Moose is cool, but it can be a significant performance impediment to any program that uses Moose-wrapped objects or their methods frequently (this is true even of the XS-based Moose implementation). Function calls are expensive in Perl, and adding Moose wrappers causes them to be invoked sometimes an order of magnitude more frequently. You can see how bad it is by profiling your code with NYTProf.

Consequently, I've often recommended implementors extricate Moose from performance-critical programs.


Very odd, because for regular methods, Moose does not wrap anything.

There is a compile time penalty for Moose overall, but for instance, the Moose generated accessors typically benchmark very well in comparison. They will start to slow down when you add type constraints, but this is essentially extra code you are asking Moose to execute so you can't expect to get it for free.

I highly suspect you have been using MooseX::Declare or MooseX::Method::Signatures, both of which have a high performance penalty for method calls. These modules should not be looked at as being Moose, they are optional extensions.


Much of the overhead can be attributed to Moose::Util::TypeConstraints, which is part of the base package.


Yes, but this is an optional part of the base package and one of the places in Moose where you pay for how much you use it. In the end, you can simply comment out the type check if it is causing performance issues.

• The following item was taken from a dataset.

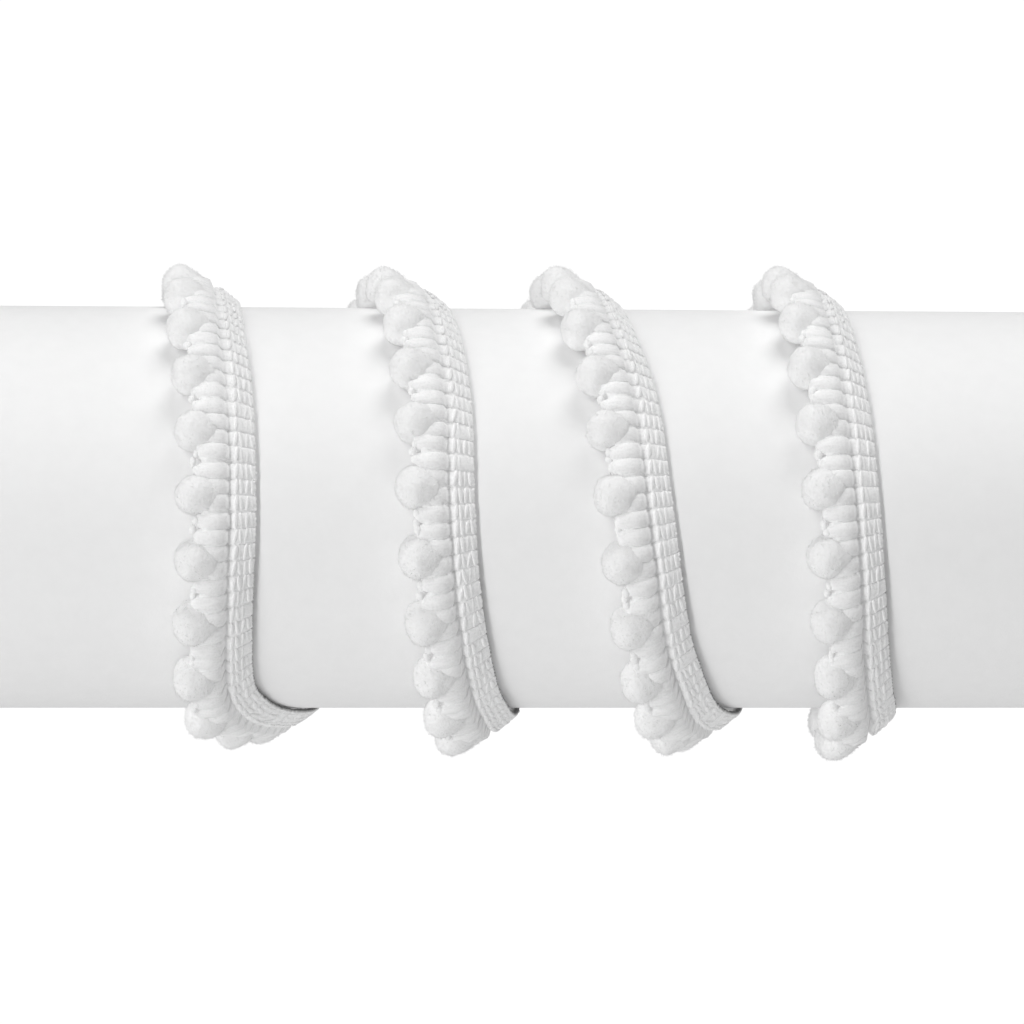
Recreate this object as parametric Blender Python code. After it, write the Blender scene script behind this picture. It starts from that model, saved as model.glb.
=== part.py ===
"""Pompom fringe trim wound in four loose turns round a plain tube.

Metres, +Z up. The tube's axis is the X axis and the origin is its middle. The front is -Y.
The trim starts and ends on the back of the tube. On its way it comes over the top, runs down
the front, passes underneath and climbs the back, a little further to the right each time.

A place on the trim has four numbers:
    turn    degrees wound since the first turn's top: 90 is the front, 180 the bottom, 270 the back
    along   millimetres along the trim from there
    across  millimetres from the plain edge towards the pompoms
    height  millimetres above the tube's surface
"""

import math
from bisect import bisect_right
from typing import NamedTuple

import bmesh
import bpy
from mathutils import Vector

MM = 0.001

# The tube
TUBE_LENGTH = 160.0
TUBE_RADIUS = 25.0
TUBE_WALL = 3.0
TUBE_SIDES = 72

# The trim
GAP = 0.35                # clear of the tube, and the braid clear of the pompoms
POMPOMS = 88
RIBS_PER_POMPOM = 4
ROWS_PER_POMPOM = 2 * RIBS_PER_POMPOM
LAY_RADIUS = TUBE_RADIUS + 2.5    # lengths along the trim are true at this radius
BEND_SPAN = 22.0          # the degrees of turn over which the braid takes up a bend of its edge
EDGE_SLACK = 0.3          # the plain edge hangs less than the pompoms: its share of their slack

# The braid
RIB_DEPTH = 0.55


class Corner(NamedTuple):
    """A corner of the braid's outline on a rib, and how far it moves between two ribs, in rib depths."""

    across: float
    height: float
    moves_across: float
    sinks: float


# From the plain edge, over the two puffed halves and the groove between them, to the loops
BRAID_CORNERS = (
    Corner(0.15, GAP, 0.0, 0.0),
    Corner(0.30, 1.55, 0.3, 0.6),
    Corner(2.50, 2.90, 0.0, 0.9),
    Corner(3.70, 2.75, 0.0, 0.4),
    Corner(4.85, 4.35, 0.0, 1.0),
    Corner(6.05, 2.80, -0.3, 0.0),
)

# A pompom, and the row of loops that it is caught in
POMPOM_ACROSS = 7.85      # its middle
POMPOM_WIDTH = 5.0
POMPOM_HEIGHT = 4.9
POMPOM_LENGTH = 5.8
POMPOM_SIDES = 7
ROOT_ACROSS = 6.72
ROOT_WIDTH = 0.64
ROOT_HEIGHT = 1.5
ROOT_LIFT = 3.3
# Where the rings of one pompom stand, as shares of half its length, with its loops at both ends
RING_SHARES = (-1.03, -0.92, -0.45, 0.45, 0.92, 1.03)

# The finishes
TUBE_WHITE = 0.88
BRAID_WHITE = 0.90
POMPOM_WHITE = 0.92


class Stop(NamedTuple):
    """A place that the plain edge passes: its x on the tube, and how far the pompoms hang clear of it."""

    turn: float
    edge_x: float
    slack: float


# One row for each bend of the route. A turn goes from its top at 0 to the next turn's top at 360.
ROUTES = (
    (
        Stop(-110, -34.5, 0.2), Stop(-45, -34.4, 0.1),
        Stop(0, -34.1, 0.1), Stop(30, -33.4, 0.0), Stop(60, -32.2, 0.0), Stop(90, -31.8, 0.2),
        Stop(125, -32.2, 0.4), Stop(146, -31.6, 0.6), Stop(157, -29.6, 0.3), Stop(168, -26.9, 0.0),
        Stop(182, -24.7, 0.0), Stop(205, -22.7, 0.1), Stop(270, -17.3, 0.3), Stop(325, -11.6, 0.0),
    ),
    (
        Stop(0, -8.9, 0.0), Stop(30, -7.3, 0.0), Stop(60, -6.1, 0.0), Stop(90, -5.8, 0.2),
        Stop(115, -4.8, 0.4), Stop(146, -2.4, 0.8), Stop(160, -0.5, 1.2), Stop(180, 0.9, 0.9),
        Stop(205, 2.4, 0.3), Stop(270, 7.0, 0.3), Stop(325, 10.9, 0.1),
    ),
    (
        Stop(0, 12.9, 0.3), Stop(30, 14.1, 0.1), Stop(60, 16.4, 0.0), Stop(90, 17.9, 0.2),
        Stop(125, 20.5, 0.5), Stop(146, 23.3, 0.9), Stop(160, 26.1, 1.0), Stop(180, 28.8, 0.7),
        Stop(205, 31.1, 0.4), Stop(270, 35.8, 0.3), Stop(325, 40.4, 0.2),
    ),
    (
        Stop(0, 41.0, 0.5), Stop(30, 41.2, 0.2), Stop(60, 41.9, 0.0), Stop(90, 42.8, 0.2),
        Stop(125, 44.5, 0.6), Stop(146, 46.1, 1.4), Stop(160, 47.4, 1.9), Stop(180, 48.2, 1.6),
        Stop(205, 48.6, 1.0), Stop(270, 48.8, 0.3), Stop(300, 48.9, 0.2),
    ),
)
STOPS = [
    Stop(360 * index + stop.turn, stop.edge_x, stop.slack)
    for index, route in enumerate(ROUTES)
    for stop in route
]

# The pompoms sit evenly along the trim: these two are 66 pompoms apart, down the front
FIRST_COUNTED, LAST_COUNTED = 87.0, 1164.0
POMPOMS_BETWEEN = 66
POMPOMS_BEFORE = 10


def between_stops(turn, column):
    """A column of the route at this turn, on a smooth curve through the stops."""
    at = min(max(bisect_right([stop.turn for stop in STOPS], turn) - 1, 1), len(STOPS) - 3)
    before, start, end, after = STOPS[at - 1 : at + 3]
    span = end.turn - start.turn
    low, value_start, value_end, high = (getattr(stop, column) for stop in STOPS[at - 1 : at + 3])
    slope_start = (value_end - low) / (end.turn - before.turn)
    slope_end = (high - value_start) / (after.turn - start.turn)
    share = (turn - start.turn) / span
    square, cube = share**2, share**3
    return (
        (2 * cube - 3 * square + 1) * value_start
        + (cube - 2 * square + share) * span * slope_start
        + (3 * square - 2 * cube) * value_end
        + (cube - square) * span * slope_end
    )


def drift(turn, span):
    """How far to the right the plain edge moves with each degree, over this span of turn."""
    after = between_stops(turn + span / 2, "edge_x")
    return (after - between_stops(turn - span / 2, "edge_x")) / span


def place(turn, across, height, along=0.0):
    """The point in space of a place on the trim."""
    lean = math.atan2(drift(turn, BEND_SPAN), math.radians(LAY_RADIUS))
    x = between_stops(turn, "edge_x") - across * math.cos(lean) + along * math.sin(lean)
    further = across * math.sin(lean) + along * math.cos(lean)
    angle = math.radians(turn) + further / LAY_RADIUS
    hangs = EDGE_SLACK + (1 - EDGE_SLACK) * across / POMPOM_ACROSS
    radius = TUBE_RADIUS + height + hangs * max(between_stops(turn, "slack"), 0.0)
    return Vector((x, -radius * math.sin(angle), radius * math.cos(angle))) * MM


def lengths_along(step=0.5):
    """The turns from the start of the route to its end, and the trim's length up to each."""
    first, last = STOPS[0].turn, STOPS[-1].turn
    turns = [first + step * count for count in range(round((last - first) / step) + 1)]
    lengths = [0.0]
    for turn in turns[1:]:
        step_length = step * math.hypot(drift(turn, step), math.radians(LAY_RADIUS))
        lengths.append(lengths[-1] + step_length)
    return turns, lengths


def interpolate(value, inputs, outputs):
    """The output at this value of the input, on straight lines between the rising inputs."""
    at = min(max(bisect_right(inputs, value) - 1, 0), len(inputs) - 2)
    share = (value - inputs[at]) / (inputs[at + 1] - inputs[at])
    return outputs[at] + share * (outputs[at + 1] - outputs[at])


ROUTE_TURNS, ROUTE_LENGTHS = lengths_along()
FIRST_LENGTH = interpolate(FIRST_COUNTED, ROUTE_TURNS, ROUTE_LENGTHS)
LAST_LENGTH = interpolate(LAST_COUNTED, ROUTE_TURNS, ROUTE_LENGTHS)
PITCH = (LAST_LENGTH - FIRST_LENGTH) / POMPOMS_BETWEEN
START_LENGTH = FIRST_LENGTH - (POMPOMS_BEFORE + 0.5) * PITCH


def turn_at(pompoms):
    """The turn at which this many pompoms, with their stretch of braid, have gone by."""
    return interpolate(START_LENGTH + pompoms * PITCH, ROUTE_LENGTHS, ROUTE_TURNS)


def loft(name, rings):
    """One closed object through rings of points, each ring the same way round, with flat ends."""
    shape = bmesh.new()
    loops = [[shape.verts.new(point) for point in ring] for ring in rings]
    count = len(loops[0])
    for one, two in zip(loops, loops[1:]):
        for side in range(count):
            after = (side + 1) % count
            shape.faces.new((one[side], one[after], two[after], two[side]))
    shape.faces.new(reversed(loops[0]))
    shape.faces.new(loops[-1])
    bmesh.ops.recalc_face_normals(shape, faces=shape.faces)
    return finish(name, shape)


def finish(name, shape):
    mesh = bpy.data.meshes.new(name)
    shape.to_mesh(mesh)
    shape.free()
    obj = bpy.data.objects.new(name, mesh)
    bpy.context.scene.collection.objects.link(obj)
    return obj


def paint(obj, name, white, roughness, crease):
    """A plain white finish of its own, and smooth shading but for edges sharper than the crease."""
    material = bpy.data.materials.new(name)
    material.use_nodes = True
    shader = material.node_tree.nodes["Principled BSDF"]
    shader.inputs["Base Color"].default_value = (white, white, white, 1.0)
    shader.inputs["Roughness"].default_value = roughness
    shader.inputs["Metallic"].default_value = 0.0
    obj.data.materials.append(material)
    obj.data.shade_smooth()
    obj.data.set_sharp_from_angle(angle=math.radians(crease))
    return obj


def make_tube():
    """A wall section spun round the X axis."""
    half = TUBE_LENGTH / 2
    inner = TUBE_RADIUS - TUBE_WALL
    corners = ((-half, inner), (half, inner), (half, TUBE_RADIUS), (-half, TUBE_RADIUS))
    shape = bmesh.new()
    wall = [shape.verts.new(Vector((x, 0.0, radius)) * MM) for x, radius in corners]
    section = [shape.edges.new((wall[i], wall[(i + 1) % 4])) for i in range(4)]
    bmesh.ops.spin(
        shape,
        geom=wall + section,
        cent=(0.0, 0.0, 0.0),
        axis=(1.0, 0.0, 0.0),
        angle=math.tau,
        steps=TUBE_SIDES,
        use_merge=True,
    )
    bmesh.ops.recalc_face_normals(shape, faces=shape.faces)
    return paint(finish("tube", shape), "tube_card", TUBE_WHITE, roughness=0.8, crease=40)


def braid_section(row):
    """The braid's outline at one row: (across, height) round it. Every second row is a rib's crest."""
    rows_from_pompom = (row % ROWS_PER_POMPOM) - ROWS_PER_POMPOM / 2
    along = rows_from_pompom * PITCH / ROWS_PER_POMPOM
    reach = 1 - (along / (POMPOM_LENGTH / 2 + GAP)) ** 2
    clear_of_pompom = POMPOM_ACROSS - (POMPOM_WIDTH / 2 + GAP) * math.sqrt(max(reach, 0.0))
    dip = 0.0 if row % 2 else RIB_DEPTH
    return [
        (
            min(corner.across, clear_of_pompom) + corner.moves_across * dip,
            corner.height - corner.sinks * dip,
        )
        for corner in BRAID_CORNERS
    ]


def make_braid():
    """One band from the first cut end to the last, ribbed across, with a groove along its middle."""
    rings = [
        [place(turn_at(row / ROWS_PER_POMPOM), *corner) for corner in braid_section(row)]
        for row in range(POMPOMS * ROWS_PER_POMPOM + 1)
    ]
    return paint(loft("braid", rings), "braid_yarn", BRAID_WHITE, roughness=0.9, crease=20)


def pompom_ring(turn, share):
    """A ring round a pompom, or round the loops beside it where share is past its ends."""
    along = share * POMPOM_LENGTH / 2
    if abs(share) > 1:
        across, lift, wide, high = ROOT_ACROSS, ROOT_LIFT, ROOT_WIDTH, ROOT_HEIGHT
    else:
        swell = math.sqrt(1 - share**2)
        across, lift = POMPOM_ACROSS, GAP + POMPOM_HEIGHT / 2
        wide, high = POMPOM_WIDTH * swell, POMPOM_HEIGHT * swell
    angles = [math.tau * (side + 0.5) / POMPOM_SIDES for side in range(POMPOM_SIDES)]
    return [
        place(turn, across + wide / 2 * math.cos(a), lift + high / 2 * math.sin(a), along)
        for a in angles
    ]


def make_pompoms():
    """All the pompoms on the one row of loops that roots them along the braid."""
    rings = [
        pompom_ring(turn_at(pompom + 0.5), share)
        for pompom in range(POMPOMS)
        for share in RING_SHARES
    ]
    return paint(loft("pompoms", rings), "pompom_yarn", POMPOM_WHITE, roughness=0.95, crease=75)


for old in list(bpy.data.objects):
    bpy.data.objects.remove(old, do_unlink=True)
make_tube()
make_braid()
make_pompoms()
print(f"trim length {POMPOMS * PITCH:.0f} mm, a pompom every {PITCH:.2f} mm")
print(f"from turn {turn_at(0):.0f} to {turn_at(POMPOMS):.0f} degrees")
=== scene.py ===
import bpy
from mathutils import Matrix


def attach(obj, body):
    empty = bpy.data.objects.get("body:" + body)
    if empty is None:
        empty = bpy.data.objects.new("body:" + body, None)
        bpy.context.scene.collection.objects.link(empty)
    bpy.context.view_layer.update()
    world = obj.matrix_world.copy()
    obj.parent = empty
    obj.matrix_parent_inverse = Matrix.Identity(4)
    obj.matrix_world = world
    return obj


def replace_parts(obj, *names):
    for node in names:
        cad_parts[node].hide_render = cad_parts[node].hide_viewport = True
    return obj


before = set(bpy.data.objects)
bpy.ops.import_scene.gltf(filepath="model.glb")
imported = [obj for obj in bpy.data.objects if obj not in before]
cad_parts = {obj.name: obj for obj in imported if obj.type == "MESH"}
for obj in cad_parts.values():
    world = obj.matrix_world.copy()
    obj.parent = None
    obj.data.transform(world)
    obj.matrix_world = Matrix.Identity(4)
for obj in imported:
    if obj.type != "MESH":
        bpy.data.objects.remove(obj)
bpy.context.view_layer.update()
print("solids:", sorted(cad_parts))

# %% [markdown]
# # Pompom fringe trim, wound round a tube
#
# The real thing is a narrow braid, about as wide as a pencil, that carries a row of small soft
# balls along one edge. Thick, loose yarn runs across it, back and forth. Fine chain stitches run
# along it and hold the yarn. Here it is wound in four loose turns round a white paper tube.
#
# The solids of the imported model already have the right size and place. This script gives each of
# them its real surface. All lengths are in millimetres until a shape is finished, because a
# stitch of half a millimetre is easier to think about than one of 0.0005 m.

# %% The modules and the unit
import math
import random
from typing import NamedTuple

import bmesh
import bpy
import numpy as np
from mathutils import Matrix, Vector, noise

MM = 0.001
scene = bpy.context.scene
scene.view_settings.view_transform = "Standard"

# %% [markdown]
# ## The camera
#
# The camera stands level with the tube, half a metre away and slightly to the left. A long lens
# keeps the tube's edges almost parallel. It is made first, so that every later step can be
# looked at through it.

# %% The camera
CAMERA_DISTANCE = 0.5
CAMERA_YAW = math.radians(-3.6)
CAMERA_ROLL = math.radians(0.18)
CAMERA_DROP = 0.00046
SENSOR = 36.0
FOCAL_PIXELS = 3985
PICTURE_PIXELS = 1024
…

I would be interested to know what version of Moose you used when you made this judgement? Because, the recent 2.0200 version includes inlined type constraints, which provided a non-trivial boost in performance for the native types as well as custom types (provided you include an inlined version in your custom type). If you were profile your code again, you might find a sizable change (and if not, please feel free to send the profile output to the Moose mailing list for us to review).


I'm summarizing explanations from the #moose irc channel now:

Yes, type checks are the main source for performance issue.

However, they are completely optional. This means you can safely disable them in places where you think you don't need them, and only enable them where you think you do. Keep in mind that writing something manually though won't be faster.

This means, that when performance is an issue, your first step would be to fork your dependency and disable type checks. That should get you almost the same speed as a complete Moose-free rewrite, at a fraction of the cost of an actual rewrite. If that really isn't enough, you're likely to get better performance by rewriting in C, than in Moose-free Perl.


Good feedback. Thanks!


Give some numbers when you make such statements. Just what kind of performance gains (comparing gain to overall runtime) did you get? And what Moose version was used?